◆ THE EXERCISE
In the entries below, identify every line with the string "Write" and copy it.

---------- DATA SHOWN

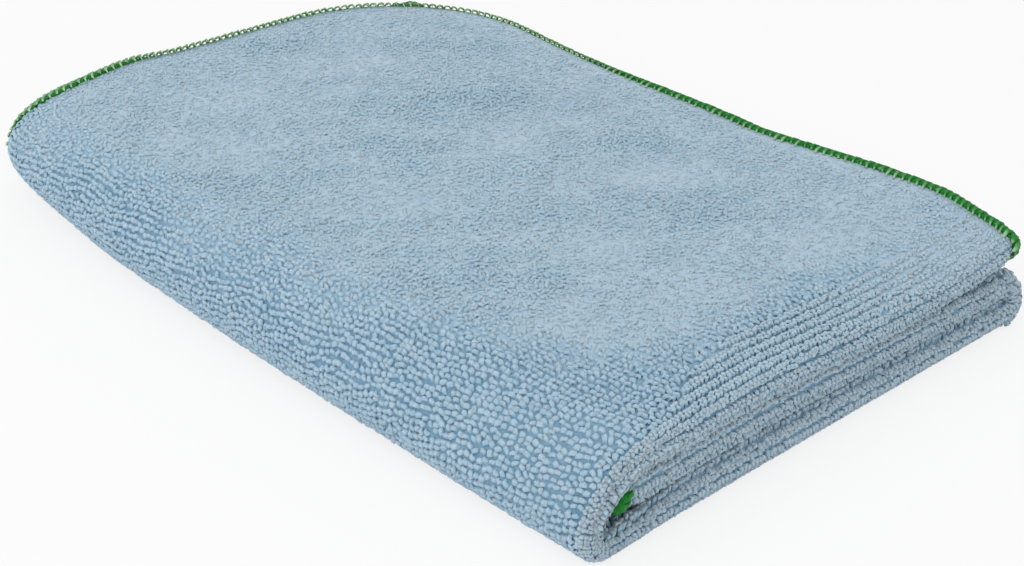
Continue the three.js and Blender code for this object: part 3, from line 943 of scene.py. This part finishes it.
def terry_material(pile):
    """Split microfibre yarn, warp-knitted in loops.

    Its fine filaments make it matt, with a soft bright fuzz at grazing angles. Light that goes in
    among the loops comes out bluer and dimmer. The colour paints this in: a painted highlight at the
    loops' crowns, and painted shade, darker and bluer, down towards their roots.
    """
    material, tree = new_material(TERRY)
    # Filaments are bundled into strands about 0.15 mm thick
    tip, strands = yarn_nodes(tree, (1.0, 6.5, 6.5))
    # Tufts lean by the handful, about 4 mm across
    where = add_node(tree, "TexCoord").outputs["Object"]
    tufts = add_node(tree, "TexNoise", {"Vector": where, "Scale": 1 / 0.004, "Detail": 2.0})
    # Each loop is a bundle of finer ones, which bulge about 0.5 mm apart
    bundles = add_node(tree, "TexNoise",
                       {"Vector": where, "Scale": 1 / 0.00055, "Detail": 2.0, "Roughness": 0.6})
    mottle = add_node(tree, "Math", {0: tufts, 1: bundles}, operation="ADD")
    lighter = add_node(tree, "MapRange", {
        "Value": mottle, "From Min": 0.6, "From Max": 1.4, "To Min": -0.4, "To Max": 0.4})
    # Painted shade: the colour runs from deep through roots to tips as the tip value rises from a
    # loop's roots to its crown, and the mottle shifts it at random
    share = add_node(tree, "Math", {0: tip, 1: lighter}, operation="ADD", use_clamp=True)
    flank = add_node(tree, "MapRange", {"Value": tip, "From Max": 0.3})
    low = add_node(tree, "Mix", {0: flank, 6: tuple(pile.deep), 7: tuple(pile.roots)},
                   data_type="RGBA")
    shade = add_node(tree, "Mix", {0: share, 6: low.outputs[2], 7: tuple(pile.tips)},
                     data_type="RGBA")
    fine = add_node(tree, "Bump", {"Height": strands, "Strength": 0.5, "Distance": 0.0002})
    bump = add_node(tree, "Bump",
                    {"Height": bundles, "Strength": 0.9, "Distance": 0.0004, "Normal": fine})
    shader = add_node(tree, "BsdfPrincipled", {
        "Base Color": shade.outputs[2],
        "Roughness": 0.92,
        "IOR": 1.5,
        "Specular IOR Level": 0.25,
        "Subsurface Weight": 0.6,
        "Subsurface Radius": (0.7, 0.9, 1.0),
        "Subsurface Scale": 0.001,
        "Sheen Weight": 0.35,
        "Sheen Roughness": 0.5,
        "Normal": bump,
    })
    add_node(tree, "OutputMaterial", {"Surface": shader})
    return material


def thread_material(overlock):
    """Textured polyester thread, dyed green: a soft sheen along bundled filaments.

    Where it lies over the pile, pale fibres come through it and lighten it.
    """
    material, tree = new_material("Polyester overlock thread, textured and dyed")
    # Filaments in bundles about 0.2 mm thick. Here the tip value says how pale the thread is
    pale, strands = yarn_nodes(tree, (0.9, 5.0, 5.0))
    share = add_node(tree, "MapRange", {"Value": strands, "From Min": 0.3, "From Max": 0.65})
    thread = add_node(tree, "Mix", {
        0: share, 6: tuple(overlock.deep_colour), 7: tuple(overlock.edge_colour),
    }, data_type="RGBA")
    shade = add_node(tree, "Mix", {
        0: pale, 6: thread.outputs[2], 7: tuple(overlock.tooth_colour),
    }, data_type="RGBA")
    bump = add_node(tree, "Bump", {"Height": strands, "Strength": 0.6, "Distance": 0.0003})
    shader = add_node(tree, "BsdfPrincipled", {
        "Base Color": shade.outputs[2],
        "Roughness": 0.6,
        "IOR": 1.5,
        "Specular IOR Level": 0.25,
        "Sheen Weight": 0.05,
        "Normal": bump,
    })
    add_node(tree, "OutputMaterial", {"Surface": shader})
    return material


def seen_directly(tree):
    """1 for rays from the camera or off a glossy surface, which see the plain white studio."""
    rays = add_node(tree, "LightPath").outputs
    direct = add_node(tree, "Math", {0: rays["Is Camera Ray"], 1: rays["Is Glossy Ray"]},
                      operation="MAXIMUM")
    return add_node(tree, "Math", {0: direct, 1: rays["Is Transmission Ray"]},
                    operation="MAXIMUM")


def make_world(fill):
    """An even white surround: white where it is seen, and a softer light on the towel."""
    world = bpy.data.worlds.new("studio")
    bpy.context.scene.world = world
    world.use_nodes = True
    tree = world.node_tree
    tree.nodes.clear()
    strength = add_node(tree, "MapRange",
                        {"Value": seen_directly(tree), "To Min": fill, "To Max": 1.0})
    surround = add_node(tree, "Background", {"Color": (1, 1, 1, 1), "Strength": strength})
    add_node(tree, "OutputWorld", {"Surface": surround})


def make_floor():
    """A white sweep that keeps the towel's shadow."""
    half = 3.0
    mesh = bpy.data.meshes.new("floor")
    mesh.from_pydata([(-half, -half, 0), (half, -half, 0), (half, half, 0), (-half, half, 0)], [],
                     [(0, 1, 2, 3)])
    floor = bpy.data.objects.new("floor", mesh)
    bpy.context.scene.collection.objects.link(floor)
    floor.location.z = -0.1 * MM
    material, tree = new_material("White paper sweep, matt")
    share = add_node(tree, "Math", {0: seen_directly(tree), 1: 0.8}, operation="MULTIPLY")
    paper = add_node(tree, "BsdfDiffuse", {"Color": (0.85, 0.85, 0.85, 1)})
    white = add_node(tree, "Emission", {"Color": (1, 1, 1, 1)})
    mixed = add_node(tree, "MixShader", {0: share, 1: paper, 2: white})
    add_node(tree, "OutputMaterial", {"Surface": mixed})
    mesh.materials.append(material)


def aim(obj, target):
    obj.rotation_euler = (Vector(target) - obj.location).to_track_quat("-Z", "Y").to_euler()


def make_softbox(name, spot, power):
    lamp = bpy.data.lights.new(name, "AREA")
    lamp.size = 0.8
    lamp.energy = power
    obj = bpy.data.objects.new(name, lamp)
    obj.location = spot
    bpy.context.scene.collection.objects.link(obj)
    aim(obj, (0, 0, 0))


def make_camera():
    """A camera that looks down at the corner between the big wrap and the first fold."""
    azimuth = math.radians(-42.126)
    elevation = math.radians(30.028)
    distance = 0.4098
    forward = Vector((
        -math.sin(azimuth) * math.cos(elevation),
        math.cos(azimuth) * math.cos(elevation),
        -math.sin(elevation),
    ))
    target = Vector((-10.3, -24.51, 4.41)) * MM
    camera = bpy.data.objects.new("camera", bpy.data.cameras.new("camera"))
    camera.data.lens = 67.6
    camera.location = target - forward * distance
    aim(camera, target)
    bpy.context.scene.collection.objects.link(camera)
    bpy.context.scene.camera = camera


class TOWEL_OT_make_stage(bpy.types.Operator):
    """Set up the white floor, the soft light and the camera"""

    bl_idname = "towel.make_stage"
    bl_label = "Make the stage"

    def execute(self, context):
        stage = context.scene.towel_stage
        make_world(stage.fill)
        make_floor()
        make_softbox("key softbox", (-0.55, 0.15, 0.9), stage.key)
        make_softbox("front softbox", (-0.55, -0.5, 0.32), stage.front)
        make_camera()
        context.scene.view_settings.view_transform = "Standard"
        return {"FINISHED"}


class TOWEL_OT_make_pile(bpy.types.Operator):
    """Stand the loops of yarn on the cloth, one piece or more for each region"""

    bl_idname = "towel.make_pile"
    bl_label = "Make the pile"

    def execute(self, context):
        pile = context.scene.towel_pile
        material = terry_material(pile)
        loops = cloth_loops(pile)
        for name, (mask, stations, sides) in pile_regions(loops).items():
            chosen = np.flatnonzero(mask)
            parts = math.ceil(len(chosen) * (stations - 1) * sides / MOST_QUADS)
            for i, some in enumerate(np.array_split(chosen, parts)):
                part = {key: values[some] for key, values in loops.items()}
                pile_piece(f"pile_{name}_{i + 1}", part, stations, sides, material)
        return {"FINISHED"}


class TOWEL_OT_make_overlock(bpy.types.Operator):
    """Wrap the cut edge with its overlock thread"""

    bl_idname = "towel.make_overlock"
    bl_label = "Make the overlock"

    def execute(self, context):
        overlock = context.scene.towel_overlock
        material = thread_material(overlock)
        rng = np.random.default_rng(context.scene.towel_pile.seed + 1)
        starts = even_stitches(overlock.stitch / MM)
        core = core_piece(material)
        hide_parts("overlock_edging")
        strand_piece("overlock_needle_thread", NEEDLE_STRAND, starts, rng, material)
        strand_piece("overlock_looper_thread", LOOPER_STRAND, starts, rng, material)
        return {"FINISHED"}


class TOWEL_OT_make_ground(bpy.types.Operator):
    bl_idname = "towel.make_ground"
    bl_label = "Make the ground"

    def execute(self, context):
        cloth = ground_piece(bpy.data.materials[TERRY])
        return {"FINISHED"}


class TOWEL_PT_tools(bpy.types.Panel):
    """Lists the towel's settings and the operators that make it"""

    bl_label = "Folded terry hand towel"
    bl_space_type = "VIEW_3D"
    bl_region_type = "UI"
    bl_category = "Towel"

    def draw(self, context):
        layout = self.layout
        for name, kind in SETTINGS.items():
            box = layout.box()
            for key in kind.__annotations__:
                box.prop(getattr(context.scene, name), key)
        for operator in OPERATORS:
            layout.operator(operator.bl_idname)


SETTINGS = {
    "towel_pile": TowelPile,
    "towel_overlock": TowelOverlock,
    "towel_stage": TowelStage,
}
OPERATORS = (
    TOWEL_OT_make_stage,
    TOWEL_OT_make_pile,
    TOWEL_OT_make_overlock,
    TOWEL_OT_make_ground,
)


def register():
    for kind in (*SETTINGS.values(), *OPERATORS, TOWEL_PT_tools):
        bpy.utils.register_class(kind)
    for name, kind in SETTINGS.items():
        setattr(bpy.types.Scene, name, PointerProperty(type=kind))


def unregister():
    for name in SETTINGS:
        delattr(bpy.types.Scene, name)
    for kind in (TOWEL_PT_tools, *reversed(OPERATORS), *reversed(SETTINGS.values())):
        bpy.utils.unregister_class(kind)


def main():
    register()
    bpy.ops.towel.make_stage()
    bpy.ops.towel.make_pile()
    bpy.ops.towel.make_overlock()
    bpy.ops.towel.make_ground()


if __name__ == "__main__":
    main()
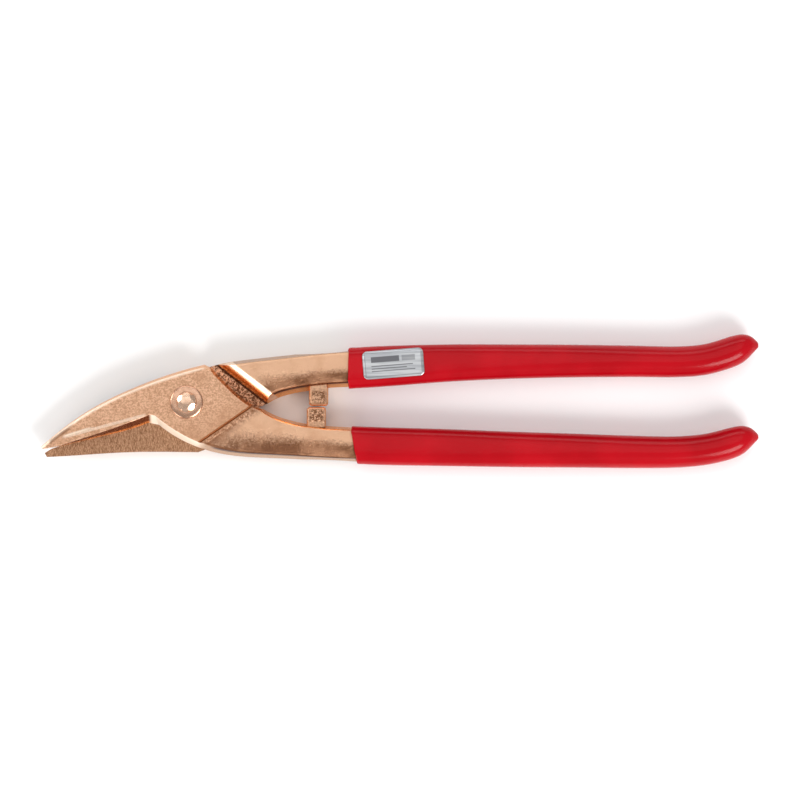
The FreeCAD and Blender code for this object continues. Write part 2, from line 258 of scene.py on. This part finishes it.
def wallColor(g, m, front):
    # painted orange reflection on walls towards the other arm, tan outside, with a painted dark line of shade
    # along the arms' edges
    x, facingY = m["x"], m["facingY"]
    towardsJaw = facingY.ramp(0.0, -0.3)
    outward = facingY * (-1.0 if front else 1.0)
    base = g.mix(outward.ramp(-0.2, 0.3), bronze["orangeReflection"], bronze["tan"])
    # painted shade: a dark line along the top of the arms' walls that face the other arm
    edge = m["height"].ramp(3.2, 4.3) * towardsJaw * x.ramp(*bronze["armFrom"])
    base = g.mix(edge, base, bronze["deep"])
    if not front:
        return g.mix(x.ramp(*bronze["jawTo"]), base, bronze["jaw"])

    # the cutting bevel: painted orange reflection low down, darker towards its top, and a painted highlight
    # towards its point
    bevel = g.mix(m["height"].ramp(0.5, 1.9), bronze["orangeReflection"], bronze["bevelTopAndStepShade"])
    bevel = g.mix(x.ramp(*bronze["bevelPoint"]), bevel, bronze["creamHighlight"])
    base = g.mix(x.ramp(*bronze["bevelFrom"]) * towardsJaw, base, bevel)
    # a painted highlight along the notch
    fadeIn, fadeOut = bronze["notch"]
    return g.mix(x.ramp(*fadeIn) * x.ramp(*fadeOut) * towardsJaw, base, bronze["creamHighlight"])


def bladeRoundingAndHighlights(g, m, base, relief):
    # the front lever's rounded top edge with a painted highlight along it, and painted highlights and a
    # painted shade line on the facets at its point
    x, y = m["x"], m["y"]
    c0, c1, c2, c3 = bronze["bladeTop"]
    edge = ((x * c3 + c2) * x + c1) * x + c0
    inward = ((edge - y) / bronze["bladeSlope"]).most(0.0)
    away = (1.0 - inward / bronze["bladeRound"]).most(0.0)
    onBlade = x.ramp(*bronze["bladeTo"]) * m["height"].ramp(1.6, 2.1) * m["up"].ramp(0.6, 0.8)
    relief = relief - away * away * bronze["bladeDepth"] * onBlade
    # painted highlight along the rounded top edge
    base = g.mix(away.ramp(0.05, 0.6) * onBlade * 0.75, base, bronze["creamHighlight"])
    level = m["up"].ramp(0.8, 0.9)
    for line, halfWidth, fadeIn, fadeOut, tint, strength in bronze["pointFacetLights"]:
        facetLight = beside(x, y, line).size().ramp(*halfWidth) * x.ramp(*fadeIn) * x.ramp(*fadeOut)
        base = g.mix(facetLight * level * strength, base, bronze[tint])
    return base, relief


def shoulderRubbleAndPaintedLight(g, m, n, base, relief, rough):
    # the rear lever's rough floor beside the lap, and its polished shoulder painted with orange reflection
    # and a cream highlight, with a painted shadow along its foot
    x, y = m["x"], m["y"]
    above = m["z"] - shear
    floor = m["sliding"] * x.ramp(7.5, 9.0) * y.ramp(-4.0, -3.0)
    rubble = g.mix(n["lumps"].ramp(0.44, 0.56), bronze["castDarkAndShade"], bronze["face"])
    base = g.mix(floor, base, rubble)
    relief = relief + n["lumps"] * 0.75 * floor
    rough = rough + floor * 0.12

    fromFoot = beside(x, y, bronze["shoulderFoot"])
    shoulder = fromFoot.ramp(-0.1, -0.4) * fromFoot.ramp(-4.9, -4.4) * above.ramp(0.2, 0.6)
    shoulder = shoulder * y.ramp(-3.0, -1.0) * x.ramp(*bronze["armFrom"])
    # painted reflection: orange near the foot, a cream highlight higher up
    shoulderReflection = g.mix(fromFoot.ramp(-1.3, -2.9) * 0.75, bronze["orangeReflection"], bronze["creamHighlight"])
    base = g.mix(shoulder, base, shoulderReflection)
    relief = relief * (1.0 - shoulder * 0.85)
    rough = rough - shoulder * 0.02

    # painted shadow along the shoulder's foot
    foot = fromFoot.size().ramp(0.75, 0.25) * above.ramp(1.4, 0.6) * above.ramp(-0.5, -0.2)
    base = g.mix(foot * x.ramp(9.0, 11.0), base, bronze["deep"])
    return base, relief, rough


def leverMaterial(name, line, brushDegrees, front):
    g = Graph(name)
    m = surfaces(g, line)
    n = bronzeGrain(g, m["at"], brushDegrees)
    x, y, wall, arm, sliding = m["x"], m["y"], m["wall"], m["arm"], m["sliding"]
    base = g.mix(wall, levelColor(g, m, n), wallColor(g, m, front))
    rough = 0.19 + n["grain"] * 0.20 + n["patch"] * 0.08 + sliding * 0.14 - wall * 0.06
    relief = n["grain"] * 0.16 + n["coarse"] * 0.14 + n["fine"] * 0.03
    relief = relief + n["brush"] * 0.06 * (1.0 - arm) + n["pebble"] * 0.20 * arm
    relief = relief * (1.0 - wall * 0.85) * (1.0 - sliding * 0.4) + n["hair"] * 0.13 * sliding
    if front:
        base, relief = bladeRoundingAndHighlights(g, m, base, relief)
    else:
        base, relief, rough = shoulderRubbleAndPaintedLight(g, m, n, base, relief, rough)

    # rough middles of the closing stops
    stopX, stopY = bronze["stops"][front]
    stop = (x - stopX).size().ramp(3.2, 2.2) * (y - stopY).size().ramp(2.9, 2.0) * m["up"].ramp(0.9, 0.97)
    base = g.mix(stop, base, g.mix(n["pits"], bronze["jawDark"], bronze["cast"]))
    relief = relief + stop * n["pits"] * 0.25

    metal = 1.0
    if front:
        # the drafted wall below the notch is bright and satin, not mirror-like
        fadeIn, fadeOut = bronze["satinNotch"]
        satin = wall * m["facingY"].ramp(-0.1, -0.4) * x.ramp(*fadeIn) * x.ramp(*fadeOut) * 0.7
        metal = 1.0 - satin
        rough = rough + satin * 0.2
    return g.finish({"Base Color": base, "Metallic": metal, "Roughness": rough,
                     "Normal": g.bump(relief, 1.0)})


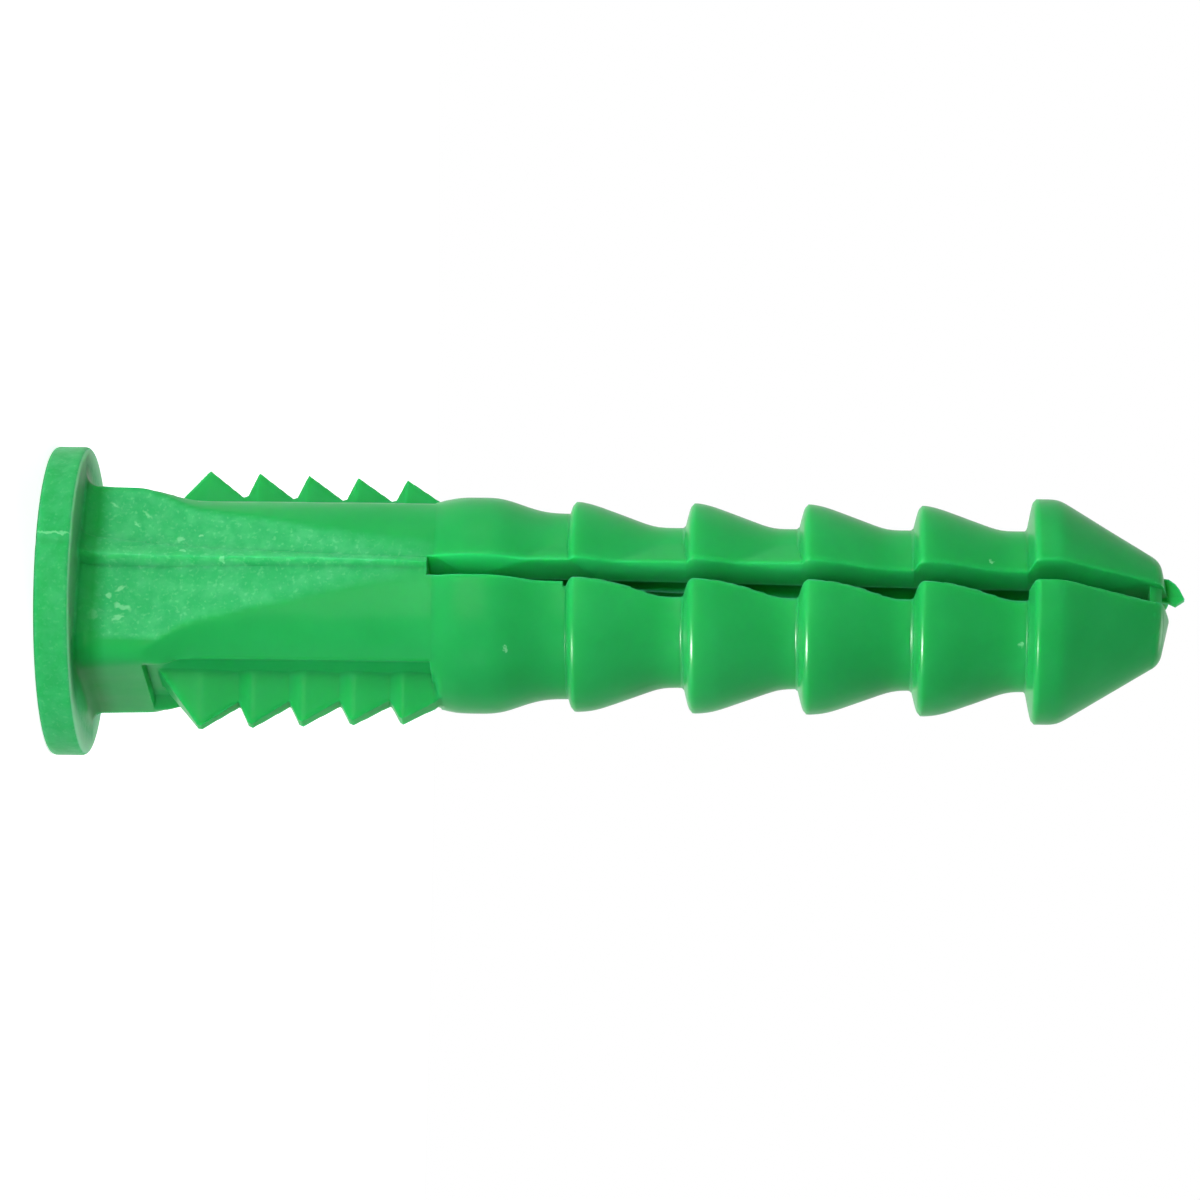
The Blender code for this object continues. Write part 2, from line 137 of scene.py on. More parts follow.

--------------------

◆ RESPONSE BELOW
The FreeCAD and Blender code for this object continues. Write part 2, from line 258 of scene.py on. This part finishes it.
The Blender code for this object continues. Write part 2, from line 137 of scene.py on. More parts follow.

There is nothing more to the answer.